Start today. It seldom works if you try to have a money discussion in an emergency. For that reason, it is best to start talking about money when things are calm and your household is not under pressure. If you have never discussed money before, it could be a good plan to link the first talk to a specific upcoming event or change in your circumstances. For example, you can ask your family for a discussion about budgeting for the upcoming holidays, or the impact of you getting a new job where your basic salary is fairly small but the commission you can earn is very high. Before you start giving your children a regular allowance, is another opportunity. At the end of the first discussion, get your family members to agree on regular money meetings in the future. You want money to become something your family talks about regularly and easily, instead of an event when there’s an emergency.
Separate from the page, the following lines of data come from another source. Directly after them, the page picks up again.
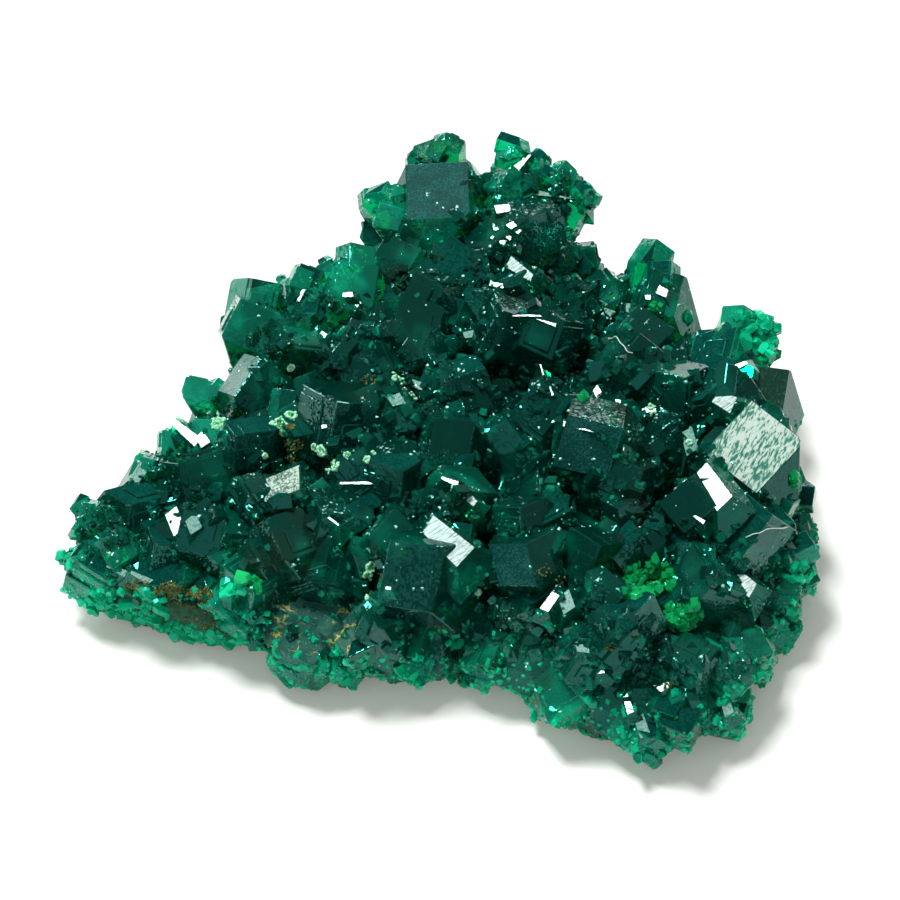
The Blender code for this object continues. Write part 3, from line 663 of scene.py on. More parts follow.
def add_node(tree, kind, x, y, **values):
    """Add a node at a place in the tree, with its plain properties set."""
    node = tree.nodes.new(kind)
    node.location = (x, y)
    for name, value in values.items():
        setattr(node, name, value)
    return node


def feed(tree, node, **sockets):
    """Set or link a node's inputs, by their names with underscores for spaces."""
    for name, value in sockets.items():
        socket = node.inputs[name.replace("_", " ")]
        if isinstance(value, bpy.types.NodeSocket):
            tree.links.new(value, socket)
        else:
            socket.default_value = value


def add_math(tree, operation, x, y, first, second=0.5, clamp=False):
    """A Math node whose two inputs are values or sockets."""
    node = add_node(tree, "ShaderNodeMath", x, y, operation=operation, use_clamp=clamp)
    for socket, value in zip(node.inputs, (first, second)):
        if isinstance(value, bpy.types.NodeSocket):
            tree.links.new(value, socket)
        else:
            socket.default_value = value
    return node.outputs[0]


def add_ramp(tree, x, y, factor, low, high):
    """A smooth mask that rises from 0 to 1 while the factor goes from low to high."""
    node = add_node(tree, "ShaderNodeMapRange", x, y, interpolation_type='SMOOTHSTEP')
    feed(tree, node, Value=factor, From_Min=low, From_Max=high)
    return node.outputs["Result"]


def add_mix(tree, x, y, factor, first, second):
    """A colour mix of values or sockets."""
    node = add_node(tree, "ShaderNodeMix", x, y, data_type='RGBA')
    for identifier, value in (("Factor_Float", factor), ("A_Color", first), ("B_Color", second)):
        socket = next(item for item in node.inputs if item.identifier == identifier)
        if isinstance(value, bpy.types.NodeSocket):
            tree.links.new(value, socket)
        else:
            socket.default_value = value
    return next(item for item in node.outputs if item.identifier == "Result_Color")


def add_noise(tree, x, y, vector, scale, detail=2.0, roughness=0.5):
    node = add_node(tree, "ShaderNodeTexNoise", x, y)
    feed(tree, node, Vector=vector, Scale=scale, Detail=detail, Roughness=roughness)
    return node.outputs["Fac"]


def shared_group(name, inputs, outputs, normal=None):
    """An empty shader node group with float inputs, their defaults, float outputs and perhaps a normal."""
    tree = bpy.data.node_groups.new(name, "ShaderNodeTree")
    if normal:
        tree.interface.new_socket(name=normal, in_out='OUTPUT', socket_type='NodeSocketVector')
    tree.interface.new_socket(name="Vector", in_out='INPUT', socket_type='NodeSocketVector')
    for label, default in inputs:
        socket = tree.interface.new_socket(name=label, in_out='INPUT', socket_type='NodeSocketFloat')
        socket.default_value = default
    for label in outputs:
        tree.interface.new_socket(name=label, in_out='OUTPUT', socket_type='NodeSocketFloat')
    start = add_node(tree, "NodeGroupInput", -1200, 0)
    end = add_node(tree, "NodeGroupOutput", 900, 0)
    return tree, start, end


# Tiny facets of a crystal's skin: how many stand on a metre, and the noise between none and all.
FACET_SCALE = 6000.0
FACET_SHARE = (0.42, 0.66)


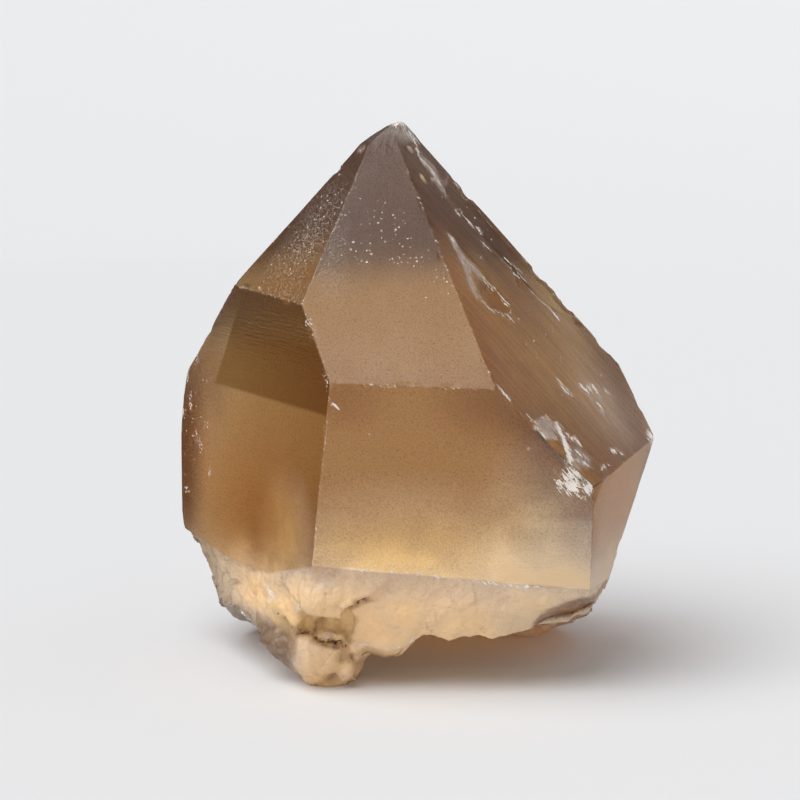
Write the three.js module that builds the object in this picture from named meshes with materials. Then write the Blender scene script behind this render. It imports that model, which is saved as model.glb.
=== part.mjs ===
// A single large quartz point, smoky golden citrine, broken off its rock at the base.
// It is one solid: a six-sided prism under a six-sided point, standing on its broken foot.
// Lengths are millimetres and angles degrees. +Z is up, the broadest face looks along -Y,
// and the origin is under the middle of the stone, on the surface that it rests on.

import * as THREE from "three";

// The stone's size
const HEIGHT = 85;
const HEART_HEIGHT = 38; // the point inside the stone that the face distances start from
const TIP_LEVEL = 81.6; // where the faces of the point end at the worn tip
const TIP_CENTRE = [-2.0, -2.0];

// Each natural face: where it looks (turned from -Y towards +X), how far it leans up,
// and how far it stands from the heart.
const FACES = {
  pointLeft: [-57, 41.5, 33.7],
  pointFront: [2, 37.5, 30.5],
  pointRight: [58, 37.2, 26.9],
  pointBackRight: [121.5, 37.5, 27.2],
  pointBack: [183, 39.5, 28.1],
  pointBackLeft: [-113, 40, 31.2],
  sideFront: [0, -7, 29.5],
  sideRight: [66.6, -4, 36.5],
  sideBackRight: [121.5, 5, 28.7],
  sideBack: [182, -1, 27],
  sideBackLeft: [-119, 2, 36.2],
  sideLeft: [-60, 1.5, 26.4],
};

// The waist, where the growth faces end and the broken foot begins: its height on each upright
// edge and under the left side, two points on the right, and where the corners between the
// edges lie, as shares of the way from one edge to the next.
const WAIST = { frontLeft: 20, frontRight: 16.3, backRight: 12, backLeft: 12, left: 18, sideLeft: 16 };
const WAIST_RIGHT_EDGE = [29.4, -12.5, 14.8];
const WAIST_RIGHT_SIDE = [29.6, 2, 13];
const WAIST_SHARES = { left: [1 / 3, 2 / 3], front: 3 / 5, back: [1 / 10, 9 / 10] };

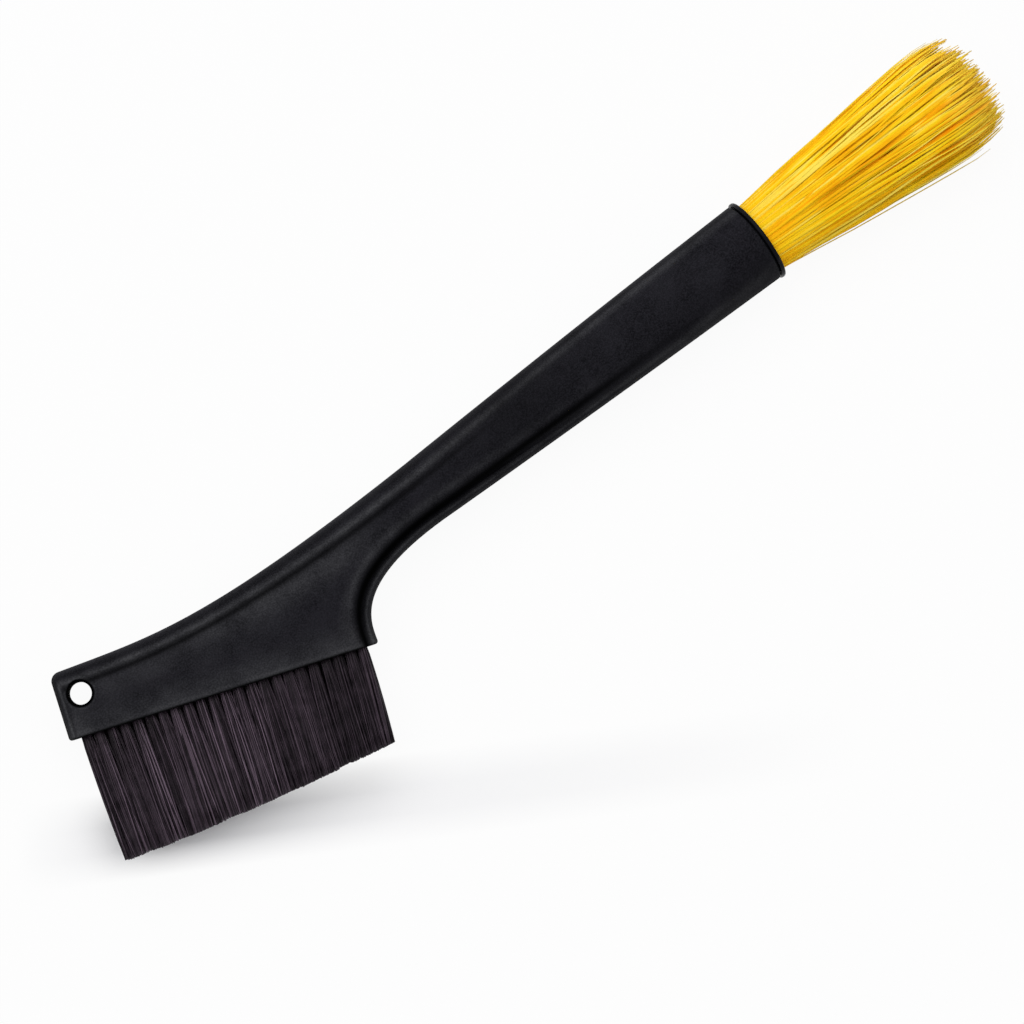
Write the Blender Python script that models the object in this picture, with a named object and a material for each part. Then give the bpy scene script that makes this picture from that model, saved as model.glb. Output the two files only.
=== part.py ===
"""Double-ended grinder brush, in metres.

A flat plastic head carries two staggered rows of stiff black tufts, and the round
grip that grows out of it ends in a glossy collar round a soft yellow brush.
The brush lies on its side: X runs along the grip towards the yellow bristles,
the black bristles point towards -Y, and Z is the thickness of the head.
"""

import math
import random

import bmesh
import bpy
from mathutils import Matrix, Vector

# Grip, measured from the collar's front face along the grip's axis
grip_length = 0.0850
grip_end_radius = 0.0088
neck_upper_width = 0.0062
neck_lower_width = 0.0073
grip_swell = 0.0002
handle_end_round = 0.0003

# Head outline
head_angle = math.radians(19.2)
head_width = 0.0640
head_height = 0.0137
head_reach = 0.1102
head_drop = 0.0193
head_corner_radius = 0.0018
root_edge_round = 0.0006
top_edge_angle = math.radians(15.8)
top_sweep_neck = 0.0518
top_sweep_head = 0.0207
notch_sweep_neck = 0.0236
notch_sweep_root = 0.0038

# Thickness of the moulding, as half thicknesses from its middle plane
web_half_neck = 0.0056
web_half_head = 0.0040
rim_half_neck = 0.0060
rim_half_head = 0.0045
rim_width = 0.0058
rim_width_head = 0.0048
rim_width_left = 0.0023
rim_turn = 0.0006
channel_depth = 0.0003
bead_half_neck = 0.0038
bead_half_head = 0.0037
bead_width = 0.0021
groove_half_neck = 0.0021
groove_half_root = 0.0031
shoulder_width_neck = 0.0034
shoulder_width_head = 0.0024
relief_start = 0.0220
relief_full = 0.1000

# Hang hole, from the head's lower left corner
hang_hole_radius = 0.00225
hang_hole_lip = 0.0004
hang_hole_lip_depth = 0.0013
hang_hole_inset = 0.0049
hang_hole_rise = 0.0084

# Black bristles
tuft_pitch = 0.0026
tuft_row_margin = 0.0020
tuft_row_offset = 0.0019
tuft_hole_radius = 0.00108
tuft_root_radius = 0.00078
tuft_hole_depth = 0.0046
black_length_outer = 0.0257
black_length_inner = 0.0195
black_tip_inset_outer = 0.0014
black_tip_inset_inner = 0.0008
black_trim_bow = 0.0007
black_ragged = 0.0003
black_tip_depth = 0.0011

# Collar and yellow bristles
collar_radius = 0.0091
collar_mouth_radius = 0.0077
collar_bead_length = 0.00085
collar_bead_round = 0.00025
collar_sleeve_radius = 0.00775
collar_bore_radius = 0.0073
collar_sleeve_length = 0.0105
collar_mouth_chamfer = 0.0010
knot_radius = 0.0070
knot_depth = 0.0045
knot_slice = 0.0015
knot_plug_length = 0.0040
yellow_length = 0.0557
yellow_tip_radius = 0.0113
yellow_tip_depth = 0.0098
yellow_dome = 0.0032
yellow_ragged = 0.0007

# Clearances shared by every fit
seat_gap = 0.0003
socket_gap = 0.00025
socket_end_gap = 0.0010
cut_overrun = 0.0010
merge_distance = 0.00001

# Facets, counts and seeds
grip_stations = 8
top_edge_stations = 18
corner_stations = 4
left_edge_stations = 3
search_steps = 24
round_steps = 36
tuft_hole_steps = 10
knot_rings = 6
black_seed = 7
yellow_seed = 11

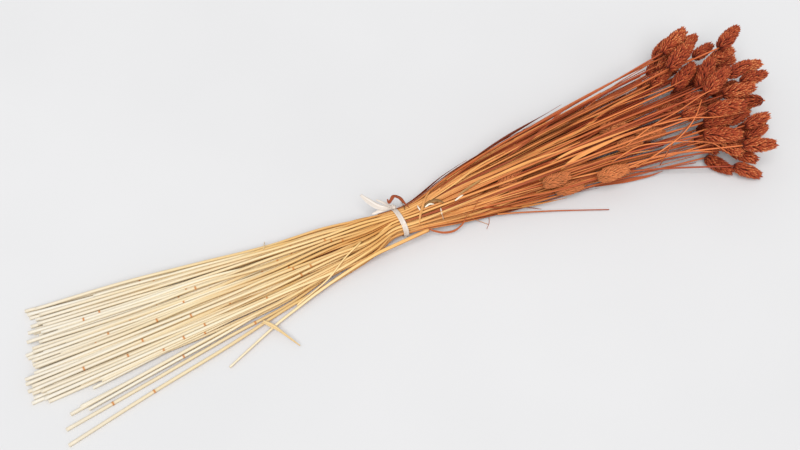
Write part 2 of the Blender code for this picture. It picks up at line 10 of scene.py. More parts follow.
import bpy
import numpy as np
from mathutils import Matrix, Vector


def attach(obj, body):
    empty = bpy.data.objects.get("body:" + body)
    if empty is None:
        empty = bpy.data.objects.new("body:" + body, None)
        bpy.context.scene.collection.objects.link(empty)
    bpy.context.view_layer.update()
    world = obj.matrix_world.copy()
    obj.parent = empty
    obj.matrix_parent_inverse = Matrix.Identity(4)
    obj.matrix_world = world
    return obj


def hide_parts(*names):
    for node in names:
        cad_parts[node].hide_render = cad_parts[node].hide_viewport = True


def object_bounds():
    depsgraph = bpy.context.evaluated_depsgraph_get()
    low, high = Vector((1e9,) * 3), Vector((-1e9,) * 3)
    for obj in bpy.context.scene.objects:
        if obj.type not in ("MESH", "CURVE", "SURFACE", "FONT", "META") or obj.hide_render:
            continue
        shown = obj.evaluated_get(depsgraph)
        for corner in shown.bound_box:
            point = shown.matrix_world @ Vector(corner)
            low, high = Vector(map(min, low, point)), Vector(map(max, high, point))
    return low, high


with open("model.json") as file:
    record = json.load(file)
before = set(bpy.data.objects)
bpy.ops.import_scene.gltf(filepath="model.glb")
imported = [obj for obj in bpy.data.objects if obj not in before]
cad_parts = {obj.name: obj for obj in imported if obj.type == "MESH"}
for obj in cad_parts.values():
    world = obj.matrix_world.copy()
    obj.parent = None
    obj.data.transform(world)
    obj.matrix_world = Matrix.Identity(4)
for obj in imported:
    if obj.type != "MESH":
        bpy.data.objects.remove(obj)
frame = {"nodes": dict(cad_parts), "record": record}
cad_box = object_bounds()

MM = 0.001
BODY = "root"
TIE = np.array(frame["record"]["mounts"][0]["pos_m"])
GOLDEN_ANGLE = math.radians(137.508)

# The camera, from the tie
CAMERA_AT = (-0.2120, -0.5285, 0.8190)
CAMERA_LOOKS_AT = (0.0019, 0.0037, 0.0)
CAMERA_LENS = 50

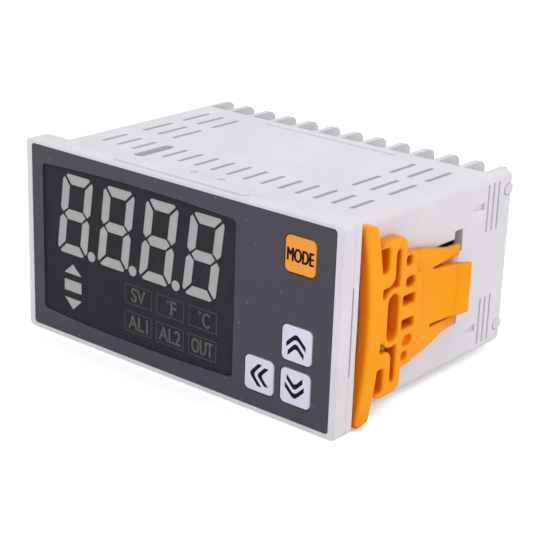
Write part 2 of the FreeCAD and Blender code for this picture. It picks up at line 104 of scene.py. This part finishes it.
def mouldedPlastic(name, look):
    # injection-moulded ABS or polycarbonate from a spark-eroded tool: an even satin skin with a very
    # fine grain, slightly cloudy in tone, whose edges are never sharp
    settings = {"Roughness": look["rough"], "IOR": 1.53, "Specular IOR Level": look["gloss"]}
    material, tree, shader, place = newMaterial(name, settings)
    grain = addNode(tree, "ShaderNodeTexNoise", {"Scale": 1 / (look["grain"] * mm), "Detail": 3.0},
                    {"Vector": place})
    cloud = addNode(tree, "ShaderNodeTexNoise", {"Scale": 1 / (mouldSkin["cloud"] * mm), "Detail": 4.0},
                    {"Vector": place})
    tone = addNode(tree, "ShaderNodeValToRGB", {"stops": [(0.35, look["shade"]), (0.65, look["base"])]},
                   {0: cloud.outputs["Fac"]})
    tree.links.new(tone.outputs[0], shader.inputs["Base Color"])
    if "deep" in look:
        # painted shade: where ambient occlusion finds walls close by, the base colour is mixed towards a
        # darker, fuller orange, standing in for the shade and bounced light in recesses
        recessShadeMask = addNode(tree, "ShaderNodeAmbientOcclusion",
                          {"samples": 6, "Distance": look["deepReach"] * mm})
        blend = addNode(tree, "ShaderNodeMix", {"data_type": "RGBA", 6: srgb(look["deep"])},
                        {0: recessShadeMask.outputs["AO"], 7: tone.outputs[0]})
        tree.links.new(blend.outputs[2], shader.inputs["Base Color"])
    edge = addNode(tree, "ShaderNodeBevel", {"samples": 4, "Radius": look["soften"] * mm})
    relief = addNode(tree, "ShaderNodeBump", {"Strength": look["relief"], "Distance": mouldSkin["depth"] * mm},
                     {"Height": grain.outputs["Fac"], "Normal": edge.outputs[0]})
    tree.links.new(relief.outputs[0], shader.inputs["Normal"])
    return material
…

What should we talk about?

Start with small topics, such as planning for a holiday or a birthday party or next week’s grocery shopping and meal plan. Ask your children what they think about money, and how they see your family’s financial situation. Invite them to ask questions and share their experiences. Talk about your household’s financial goals and dreams. For instance, a new family car, or tertiary education for all the children. Discuss financial concepts, such as saving, debt, responsible lending, and whether or not one should lend money to friends or family members. Financial literacy is in very short supply all over the world and should start at home. When you feel the time is right, introduce the family/household budget. You really want every member of your household to understand how much money comes into the household purse and how it is spent. The idea is not to create a sense of there’s not enough money but to help everyone understand that how you spend money is a choice. A budget calculator like this one can be very helpful:

How do we talk about money?

This is probably the most important question to answer. If the meeting turns into a fight or a blaming session, nobody will want to do it again. Here are some tips on how to approach your discussion: Find a good balance between formal and informal. You don’t want to make the discussion so formal that it intimidates your partner and children, but it should also not be so informal that people can be on their phones instead of participating. Draw up a fun little agenda, set aside a specific time, and gather in a place you won’t be interrupted. Keep the tone light and make an effort to get everybody to participate. Even if you know more about finances than anybody else in your family, don’t behave like a teacher. The goal is to give every person a voice. Listen. Really listen. Understand what other people are saying, never make fun of someone else and be gentle when you correct a wrong perception. Money is a very personal matter, so we have to be kind to each other. If the discussion gets heated, take a break – but always come back and close it out properly. Don’t let aggression derail your discussion. It can happen easily because money is an emotional topic. If you are concerned that your family members won’t be able to control their tempers, especially if you have a serious topic to discuss, ask a friend to lead the meeting. Write down all the decisions you take during your discussion and put it up where everyone can see it if they want to. This ensures that you do what you agreed to do and that everybody leaves the meeting with the same picture. A family money meeting can sound very intimidating, heavy, and unpleasant. But it doesn’t have to be. It is an opportunity to learn from each other, develop financial skills and grow closer together as a household and a family.